The only thing offensive here is your smart This post will be deleted if not edited to remove bad language reply


----------



## Gordon Gekko (2 Jan 2017)

stevieob said:


> eh I explained it well enough.  I wasn't wandering around trying to defraud retailers.
> 
> I was not trying any sort of scam.
> 
> The only thing offensive here is your smart ads reply



You're asking whether they can come after you for the balance!

Go back to the shop and pay them the money you owe them.

Otherwise, you are committing a fraud.


----------



## stevieob (2 Jan 2017)

Gordon Gekko said:


> You're asking whether they can come after you for the balance!
> 
> Go back to the shop and pay them the money you owe them.
> 
> Otherwise, you are committing a fraud.


 The shop has been paid through the card provider.  I don't owe the shop anything


----------



## Gordon Gekko (2 Jan 2017)

And the shop owner will probably lose that money pretty soon when the card provider realises that something is up.

The bottom line is that someone else has paid for goods that you have.

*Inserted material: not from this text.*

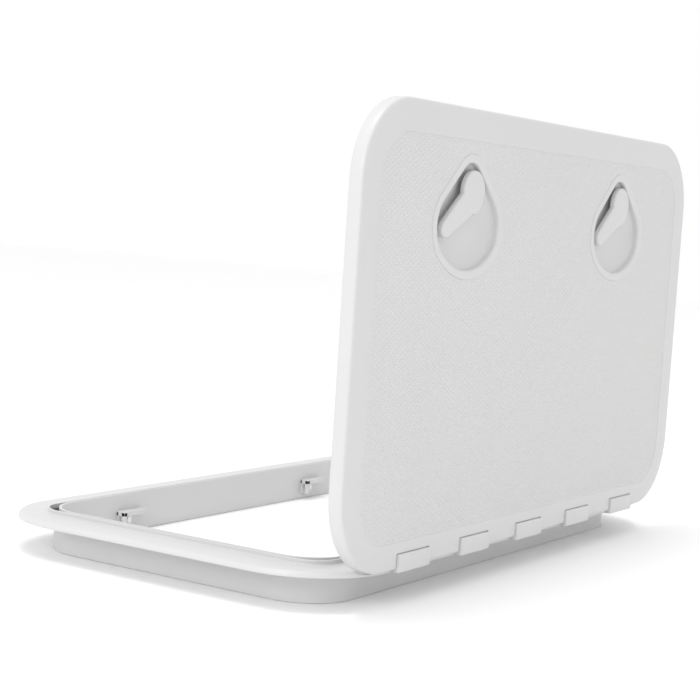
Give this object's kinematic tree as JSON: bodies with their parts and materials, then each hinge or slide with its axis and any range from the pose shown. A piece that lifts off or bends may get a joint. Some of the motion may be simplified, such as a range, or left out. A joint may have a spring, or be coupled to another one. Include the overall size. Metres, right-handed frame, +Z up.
{
  "type": "deck hatch",
  "caption": "White moulded deck hatch with a flanged frame, a hinged anti-slip lid standing open and two turn latches in teardrop dishes.",
  "frame": {"origin": "centre of the deck cut-out, on the underside of the flange", "axes": "+X along the hinge, +Y towards the hinge side, +Z up out of the deck"},
  "size_m": [0.606, 0.3553, 0.3813],
  "materials": {
    "white_moulding": "satin",
    "black_rubber": "matt",
    "stainless_steel": "brushed"
  },
  "bodies": {
    "frame_body": {"frame": "white_moulding", "frame_seal": "black_rubber", "hinge_block_1": "white_moulding", "hinge_block_2": "white_moulding", "hinge_block_3": "white_moulding", "hinge_block_4": "white_moulding", "hinge_block_5": "white_moulding", "hinge_pin_1": "stainless_steel", "hinge_pin_2": "stainless_steel", "hinge_pin_3": "stainless_steel", "hinge_pin_4": "stainless_steel", "hinge_pin_5": "stainless_steel", "hinge_screws": "stainless_steel", "keeper_left": "white_moulding", "keeper_right": "white_moulding", "keeper_screws": "stainless_steel"},
    "lid_body": {"lid": "white_moulding", "lid_liner": "white_moulding", "liner_screws": "stainless_steel", "latch_cup_left": "white_moulding", "latch_cup_right": "white_moulding", "latch_o_ring_left": "black_rubber", "latch_o_ring_right": "black_rubber"},
    "latch_left_body": {"latch_lever_left": "white_moulding", "latch_washer_left": "stainless_steel", "latch_cam_left": "white_moulding", "latch_screw_left": "stainless_steel"},
    "latch_right_body": {"latch_lever_right": "white_moulding", "latch_washer_right": "stainless_steel", "latch_cam_right": "white_moulding", "latch_screw_right": "stainless_steel"}
  },
  "joints": [
    {"name": "lid_hinge", "type": "hinge", "parent": "frame_body", "child": "lid_body", "pos_m": [0, 0.1703, 0.0085], "axis": [1, 0, 0], "range_deg": [0, 90]},
    {"name": "latch_left_turn", "type": "hinge", "parent": "lid_body", "child": "latch_left_body", "pos_m": [-0.1485, 0.1618, 0.2912], "axis": [0, 1, 0], "range_deg": [0, 90]},
    {"name": "latch_right_turn", "type": "hinge", "parent": "lid_body", "child": "latch_right_body", "pos_m": [0.1365, 0.1618, 0.2912], "axis": [0, 1, 0], "range_deg": [0, 90]}
  ]
}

In other words, you are knowingly defrauding someone else...whether it's the card provider or the retailer is a moot point.

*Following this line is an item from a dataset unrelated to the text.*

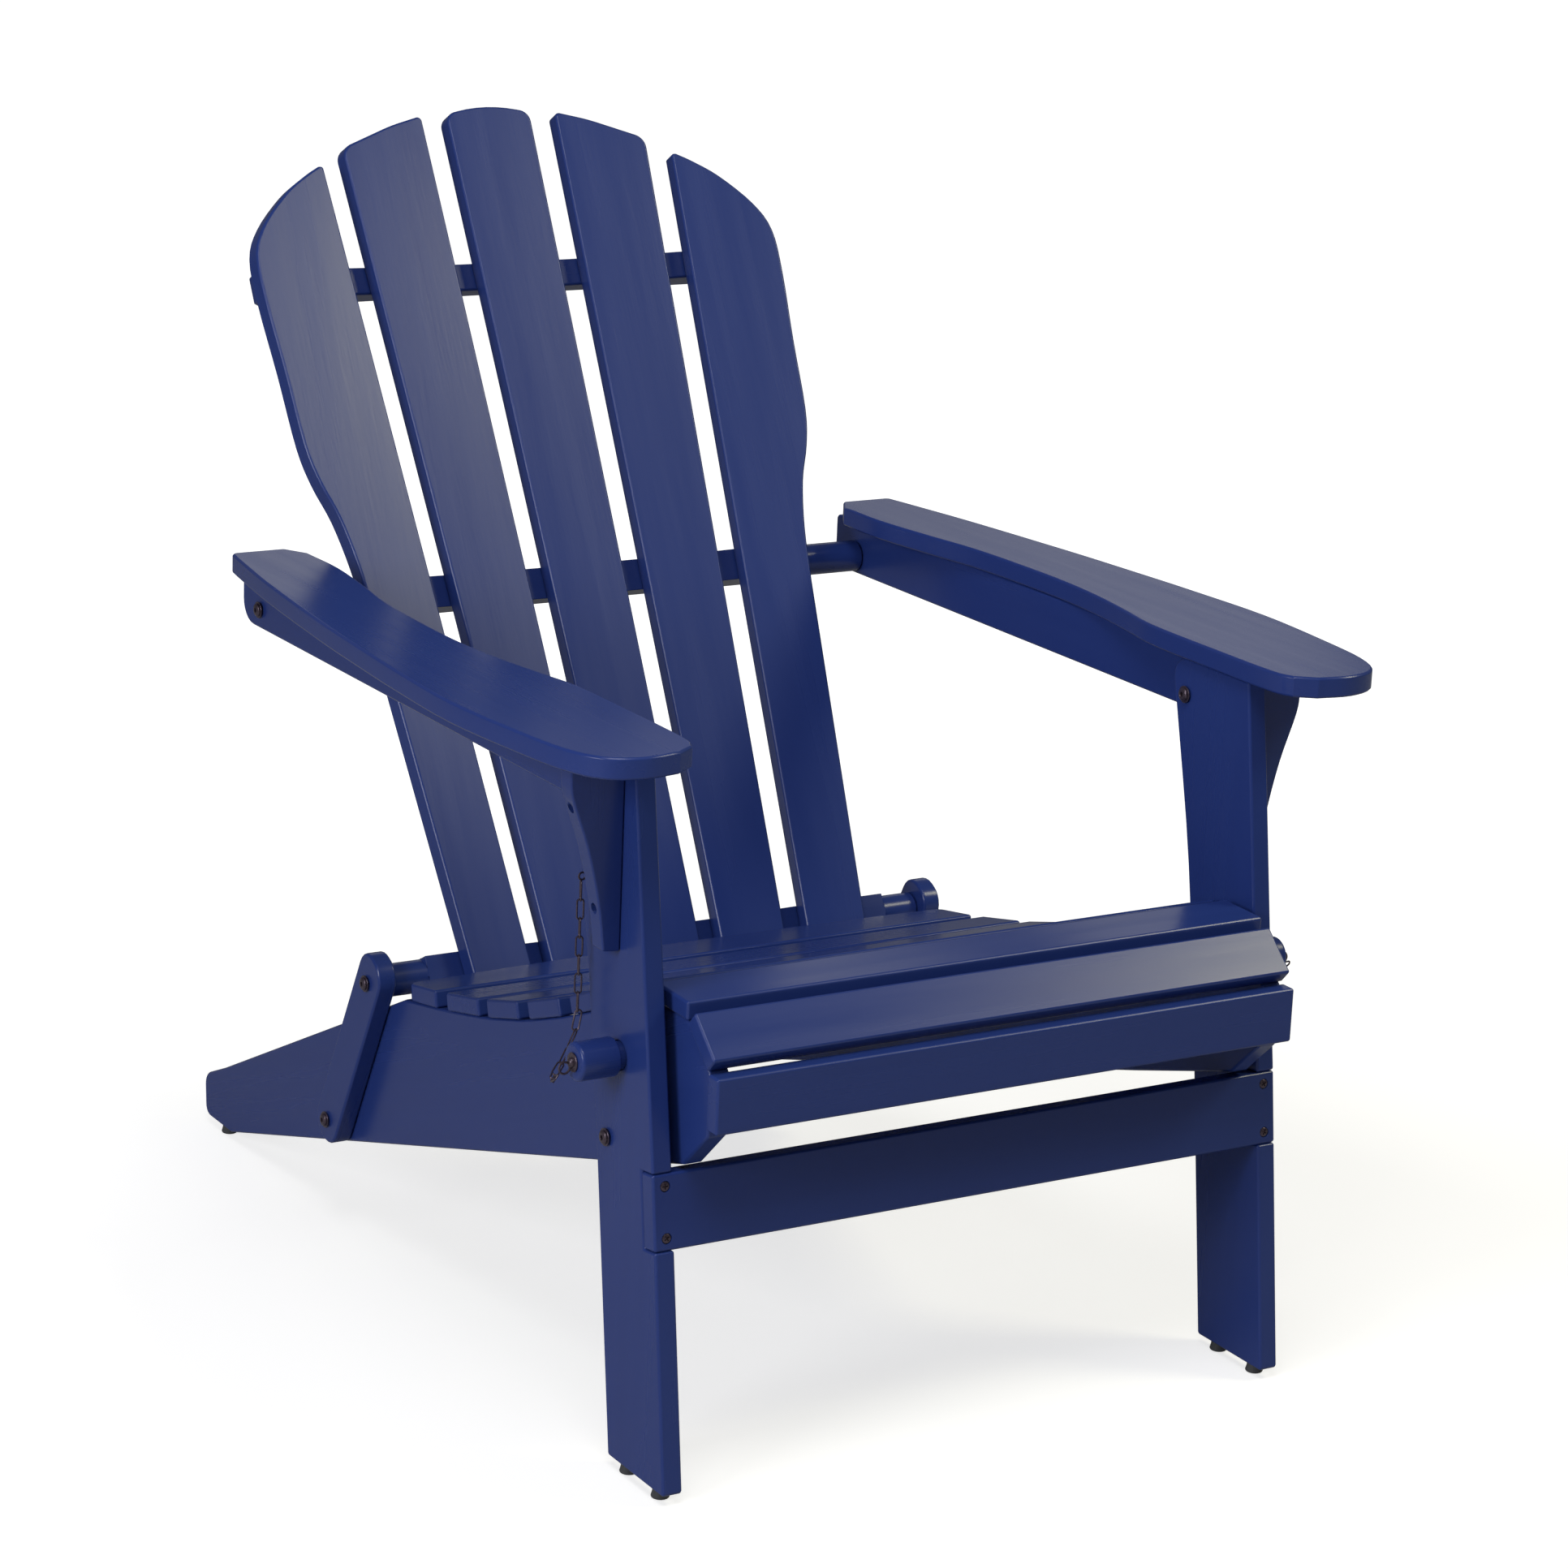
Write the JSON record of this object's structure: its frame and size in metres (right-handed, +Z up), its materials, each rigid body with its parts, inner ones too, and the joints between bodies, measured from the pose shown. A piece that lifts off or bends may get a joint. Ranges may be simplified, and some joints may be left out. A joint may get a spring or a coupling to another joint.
{
  "type": "folding adirondack chair",
  "caption": "Folding adirondack garden chair in navy painted boards, with a fanned slatted back, broad paddle arms, sloping slatted seat and chained locking pins.",
  "frame": {"origin": "on the floor, in the middle plane, below the front end of the seat rails", "axes": "+Z up, -Y the way the sitter faces, +X the sitter's left"},
  "size_m": [0.75, 0.9254, 0.9228],
  "materials": {
    "navy_paint": "satin navy outdoor paint over softwood boards",
    "dark_bronze": "dark bronze plated steel",
    "grey_nylon": "moulded nylon glide"
  },
  "bodies": {
    "seat_frame": {"rail_left": "navy_paint", "rail_right": "navy_paint", "seat_slat_front": "navy_paint", "seat_slat_6": "navy_paint", "seat_slat_5": "navy_paint", "seat_slat_4": "navy_paint", "seat_slat_3": "navy_paint", "seat_slat_2": "navy_paint", "seat_slat_rear": "navy_paint", "nose_slat": "navy_paint", "front_fascia": "navy_paint", "rear_glide_left": "grey_nylon", "rear_glide_right": "grey_nylon", "link_bolt_left": "dark_bronze", "link_nut_left": "dark_bronze", "link_bolt_right": "dark_bronze", "link_nut_right": "dark_bronze"},
    "legs": {"apron": "navy_paint", "leg_left": "navy_paint", "corbel_left": "navy_paint", "leg_glide_front_left": "grey_nylon", "leg_glide_rear_left": "grey_nylon", "leg_bolt_left": "dark_bronze", "leg_nut_left": "dark_bronze", "leg_spacer_left": "dark_bronze", "arm_front_bolt_left": "dark_bronze", "chain_eye_left": "dark_bronze", "leg_right": "navy_paint", "corbel_right": "navy_paint", "leg_glide_front_right": "grey_nylon", "leg_glide_rear_right": "grey_nylon", "leg_bolt_right": "dark_bronze", "leg_nut_right": "dark_bronze", "leg_spacer_right": "dark_bronze", "arm_front_bolt_right": "dark_bronze", "chain_eye_right": "dark_bronze"},
    "back": {"back_slat_1": "navy_paint", "back_slat_2": "navy_paint", "back_slat_3": "navy_paint", "back_slat_4": "navy_paint", "back_slat_5": "navy_paint", "upper_crossbar": "navy_paint", "middle_crossbar": "navy_paint", "bottom_crossbar": "navy_paint", "arm_rear_bolt_left": "dark_bronze", "back_bolt_left": "dark_bronze", "arm_rear_bolt_right": "dark_bronze", "back_bolt_right": "dark_bronze"},
    "link_left": {"link_left": "navy_paint"},
    "arm_left": {"arm_left": "navy_paint", "arm_rail_left": "navy_paint"},
    "pin_left": {"locking_pin_left": "navy_paint", "pin_ring_left": "dark_bronze", "chain_left": "dark_bronze"},
    "link_right": {"link_right": "navy_paint"},
    "arm_right": {"arm_right": "navy_paint", "arm_rail_right": "navy_paint"},
    "pin_right": {"locking_pin_right": "navy_paint", "pin_ring_right": "dark_bronze", "chain_right": "dark_bronze"}
  },
  "joints": [
    {"name": "leg_fold", "type": "hinge", "parent": "seat_frame", "child": "legs", "pos_m": [0, 0.106, 0.26], "axis": [1, 0, 0], "range_deg": [0, 94]},
    {"name": "link_swing_left", "type": "hinge", "parent": "seat_frame", "child": "link_left", "pos_m": [0.26775, 0.6147, 0.103], "axis": [1, 0, 0], "range_deg": [-50.2, 0]},
    {"name": "link_swing_right", "type": "hinge", "parent": "seat_frame", "child": "link_right", "pos_m": [-0.26775, 0.6147, 0.103], "axis": [1, 0, 0], "range_deg": [-50.2, 0]},
    {"name": "back_fold", "type": "hinge", "parent": "link_left", "child": "back", "pos_m": [0, 0.541, 0.2475], "axis": [1, 0, 0], "range_deg": [0, 153.3]},
    {"name": "arm_fold_left", "type": "hinge", "parent": "back", "child": "arm_left", "pos_m": [0.2945, 0.701, 0.5335], "axis": [1, 0, 0], "range_deg": [-98.2, 0]},
    {"name": "arm_fold_right", "type": "hinge", "parent": "back", "child": "arm_right", "pos_m": [-0.2945, 0.701, 0.5335], "axis": [1, 0, 0], "range_deg": [-98.2, 0]},
    {"name": "pin_pull_left", "type": "slide", "parent": "legs", "child": "pin_left", "axis": [1, 0, 0], "range_m": [0, 0.06]},
    {"name": "pin_pull_right", "type": "slide", "parent": "legs", "child": "pin_right", "axis": [-1, 0, 0], "range_m": [0, 0.06]}
  ],
  "couplings": [
    {"joint": "link_swing_left", "follows": "leg_fold", "ratio": -0.53192},
    {"joint": "link_swing_right", "follows": "leg_fold", "ratio": -0.53192},
    {"joint": "back_fold", "follows": "leg_fold", "ratio": 1.6284},
    {"joint": "arm_fold_left", "follows": "leg_fold", "ratio": -1.0433},
    {"joint": "arm_fold_right", "follows": "leg_fold", "ratio": -1.0433}
  ]
}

Do the decent thing and contact both the retailer and the card provider and explain the situation. Then pay the party who is out of pocket.


----------



## Brendan Burgess (2 Jan 2017)

Stevie - Please clarify:

You got a gift voucher for €50. 

If you get more value than €50 through not notifying them of their error, then it's fraud.  It might be fraud against the credit card company or fraud against the shop, but does that matter?

It might be fraud by omission, rather than commission, but does that matter?

This suggests that you are trying to pull a fast one, so I don't see why you are taking offence?

"I have another few of these cards but am reluctant to register them on my account in case they take the money off one of them.

Can they come after me for the balance? Who's error was it? The shop or perfect card or the merchant?"


----------



## stevieob (2 Jan 2017)

I just wanted to know if anybody else had a similar experience


----------